He was my high school boyfriend. I hadn’t seen him in decades (I won’t say how many), but we reconnected on Facebook because I had jumped on social media to peddle my book (“The Best of the Nest” — get your copy now!), and he contacted me last September when he and his wife happened to be in town.
We had a double date for lunch, each of us with our spouses, and we talked to each other of our lives, our kids, and our plans for the future.
As we chatted over our Thai food, I congratulated my teenaged self for dating such a nice guy. And I recalled that somehow back then I knew that, great as he was, he wasn’t quite right for me. Of course, I wasn’t right for him, either, a point which became even more glaringly clear as our conversation progressed and they discussed their plans to through-hike the Appalachian Trail together.
Wow. Talk about a goal!
I mean, I like to walk, but there are limits.
I did my bit on the AT when I was young, when my shoulders were sturdy and my back was strong and I didn’t even know that knees could “go bad.” I did it at a time when, if I knelt down to get something off the floor, I didn’t groan when I got back up.
But they were determined. They had done their research, making plans and preparations for more than a year, all of which heightened their enthusiasm to undertake this ambitious trek.
They embarked in late February, documenting their journey with photos and mile markers.
I followed them from the comfort of my laptop as they hiked in the rain and the snow, water dripping from their rain gear and smiles beaming through spattered camera lenses.
And I gawked in amazement at her.
There she was, filtering creek water and pitching tents!
She was eating her own dehydrated spaghetti!
She was balancing her way across rivulets on fallen logs while carrying a 30-pound pack on her back!
She was sleeping in shelters infested with mice!
I’m all for nature, but I don’t want it nibbling on my feet while I’m trying to sleep.
I viewed their posts, and two thoughts took hold in my mind and stayed there for a while: 1. Whew! Dodged that bullet! and 2. She’s a boss.
I also considered, as I followed their adventures on Facebook while watching the world shutter in peel-off fashion, that they picked a good time to stay away from civilization, to hike up and down mountains in relative isolation and enjoy expansive views of the ranges of our East Coast. I was happy for them, and I imagined that they must feel grateful to be enjoying the world in separation from the havoc caused by a sinister virus.
Then I heard that the AT was closed. And my heart broke a bit for them, as it breaks every day for the small business owners who watch their life savings being swallowed up by the lockdowns and the employees who sink into the quicksand along with them and the doctors and nurses and all in their field who brave each day to meet our medical needs.

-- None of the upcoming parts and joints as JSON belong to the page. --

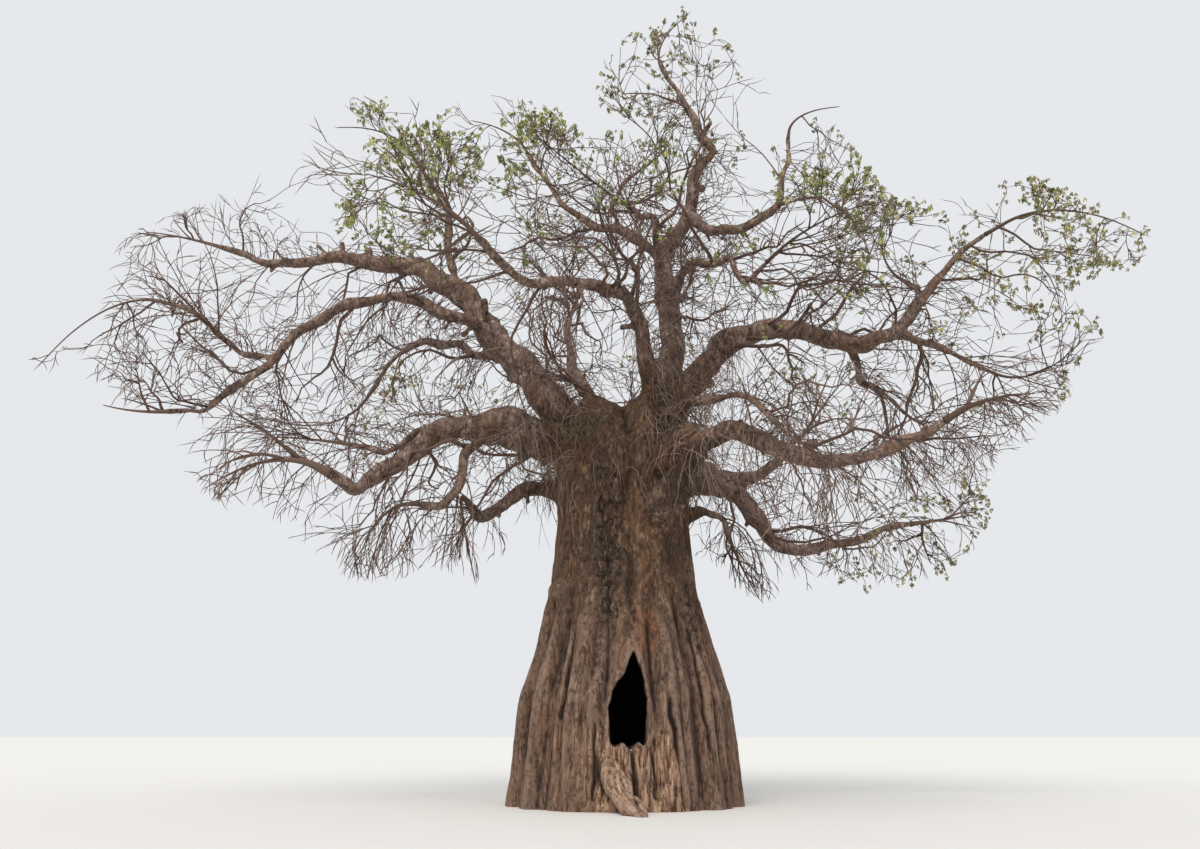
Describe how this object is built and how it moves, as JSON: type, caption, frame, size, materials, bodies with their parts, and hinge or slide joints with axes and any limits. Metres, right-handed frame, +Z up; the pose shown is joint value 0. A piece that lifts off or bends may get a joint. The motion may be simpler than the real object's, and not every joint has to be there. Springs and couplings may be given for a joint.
{
  "type": "baobab tree",
  "caption": "Large baobab tree with a thick, folded, hollow trunk, a pointed doorway into it, crooked spreading boughs and a nearly bare crown of fine twigs with some leaves.",
  "frame": {"origin": "middle of the trunk at ground level, on the flat cut under the trunk", "axes": "+Z up, +X to the right of the doorway as seen from in front, the doorway faces -Y"},
  "size_m": [29.377, 19.4036, 22.7],
  "materials": {
    "trunk_bark": "rough, folded grey-brown bark with a pinkish tone",
    "bough_bark": "rough grey-brown bark",
    "bare_twigs": "matte grey-brown twigs",
    "leafy_twigs": "matte green leaves in small hands"
  },
  "bodies": {
    "root": {"trunk": "trunk_bark", "bough_left_low": "bough_bark", "limb_left_drooping": "bough_bark", "limb_left_middle": "bough_bark", "bough_left_high": "bough_bark", "bough_left_arch": "bough_bark", "bough_left_arch_outer": "bough_bark", "limb_left_tip": "bough_bark", "limb_left_back": "bough_bark", "limb_upper_left": "bough_bark", "bough_left_stub": "bough_bark", "bough_middle": "bough_bark", "bough_main": "bough_bark", "limb_top_right": "bough_bark", "limb_top_left": "bough_bark", "limb_top_middle": "bough_bark", "bough_front_left": "bough_bark", "limb_centre_loop": "bough_bark", "limb_front_upper": "bough_bark", "limb_back_upper": "bough_bark", "bough_right_high": "bough_bark", "limb_right_level": "bough_bark", "limb_right_back": "bough_bark", "bough_right_middle": "bough_bark", "limb_front_right": "bough_bark", "bough_right_low": "bough_bark", "limb_right_stub": "bough_bark", "bough_back_left": "bough_bark", "bough_back": "bough_bark", "bough_back_right": "bough_bark", "twigs_left_tip": "bare_twigs", "twigs_left_low_tip": "bare_twigs", "twigs_left_edge": "bare_twigs", "twigs_left_back": "bare_twigs", "twigs_upper_left": "leafy_twigs", "twigs_left_low": "bare_twigs", "twigs_left_hanging": "bare_twigs", "twigs_left_middle": "bare_twigs", "twigs_left_stub": "bare_twigs", "twigs_middle": "bare_twigs", "twigs_front_left": "leafy_twigs", "twigs_top_left": "leafy_twigs", "twigs_top_middle": "leafy_twigs", "twigs_top": "leafy_twigs", "twigs_top_right": "leafy_twigs", "twigs_front_upper": "leafy_twigs", "twigs_back_upper": "leafy_twigs", "twigs_centre": "leafy_twigs", "twigs_right_tip": "leafy_twigs", "twigs_right_upper": "leafy_twigs", "twigs_right_level": "leafy_twigs", "twigs_right_back": "bare_twigs", "twigs_right_middle": "bare_twigs", "twigs_front_right": "bare_twigs", "twigs_right_low": "leafy_twigs", "twigs_right_stub": "bare_twigs", "twigs_back_left": "leafy_twigs", "twigs_back": "leafy_twigs", "twigs_back_right": "leafy_twigs"}
  },
  "joints": []
}
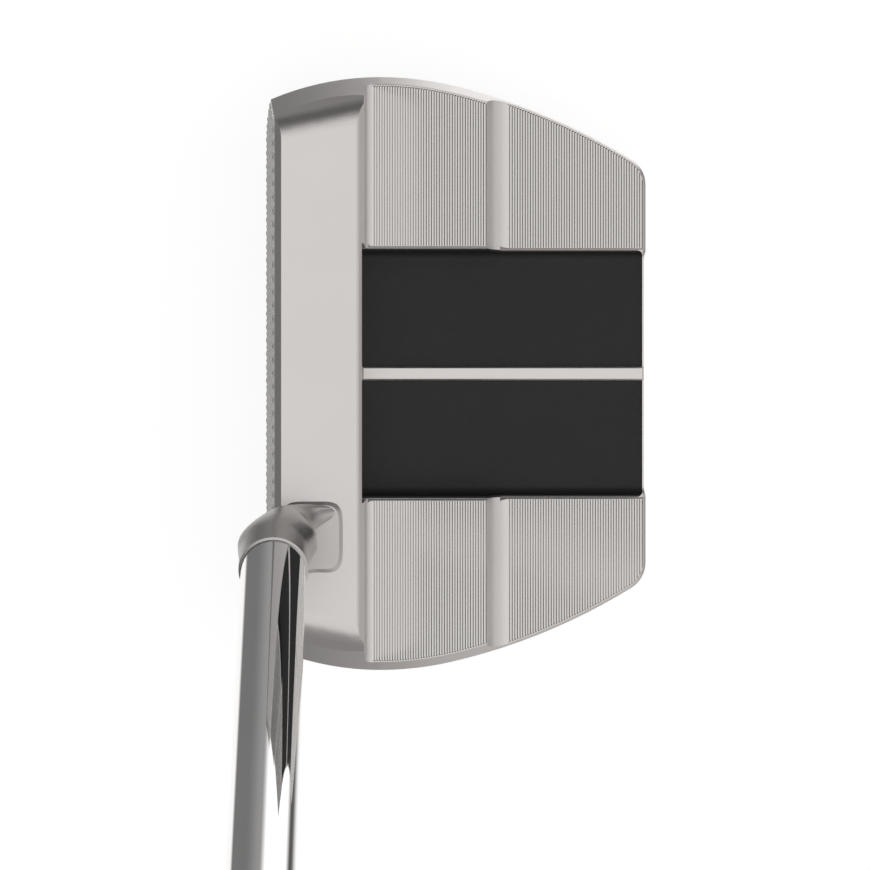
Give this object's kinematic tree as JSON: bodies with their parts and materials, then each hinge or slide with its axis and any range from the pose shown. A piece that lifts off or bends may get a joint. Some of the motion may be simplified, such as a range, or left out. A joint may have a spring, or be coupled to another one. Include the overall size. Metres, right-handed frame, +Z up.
{
  "type": "mallet putter",
  "caption": "Milled metal mallet putter with a ball-wide black alignment channel, sight line, slant neck, chrome shaft and black rubber grip.",
  "frame": {"origin": "on the flat of the sole, under the sight line and midway between the leading and trailing edges", "axes": "+Z up off the sole, +X from toe to heel along the face, +Y from the face to the back of the head"},
  "size_m": [0.3819, 0.0783, 0.8391],
  "materials": {
    "milled_head_metal": "bare milled metal, fine tool lines on the decks, satin",
    "neck_steel": "bead-blasted bare steel, satin",
    "black_inlay": "satin black, slightly textured",
    "sight_metal": "bare milled metal, satin",
    "sole_steel": "brushed heel to toe",
    "screw_steel": "turned bare steel",
    "weight_steel": "turned bare steel, fine concentric lines",
    "shaft_chrome": "mirror chrome plate",
    "epoxy": "cured adhesive",
    "plug_rubber": "plain moulded rubber",
    "tape": "double-sided tape, off-white",
    "grip_rubber": "matt moulded rubber with a fine diamond pattern",
    "cap_plastic": "matt moulded plastic"
  },
  "bodies": {
    "root": {"head_body": "milled_head_metal", "slant_neck": "neck_steel", "toe_side_inlay": "black_inlay", "heel_side_inlay": "black_inlay", "sight_line_bar": "sight_metal", "sole_plate": "sole_steel", "sole_plate_screws": "screw_steel", "toe_sole_weight": "weight_steel", "heel_sole_weight": "weight_steel", "shaft": "shaft_chrome", "hosel_epoxy": "epoxy", "shaft_tip_plug": "plug_rubber", "grip_tape": "tape", "grip": "grip_rubber", "grip_end_cap": "cap_plastic"}
  },
  "joints": []
}
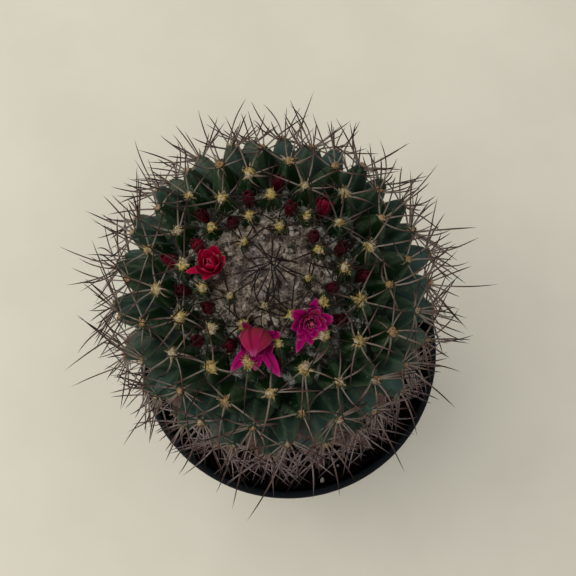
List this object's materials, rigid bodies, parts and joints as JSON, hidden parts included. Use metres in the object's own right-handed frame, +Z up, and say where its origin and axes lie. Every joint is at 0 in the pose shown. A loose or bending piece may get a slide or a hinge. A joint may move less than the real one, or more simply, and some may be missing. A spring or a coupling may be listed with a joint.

The couple had made it into Tennessee, had traveled for 37 days and hiked almost 400 miles. They had persevered as long as they were able, even as their fellow hikers left the trail and the hiker towns became more deserted. They hiked until ultimately, at the beginning of April, it became illegal to continue, and, understanding the safety measures being put in place, they had to abandon their trip.
They were proud of what they had accomplished, as well they should be, and they are hopeful that one day they can return to pick up where they left off and ultimately fulfill their dream.
I wish that for them, and I wish that for all of us.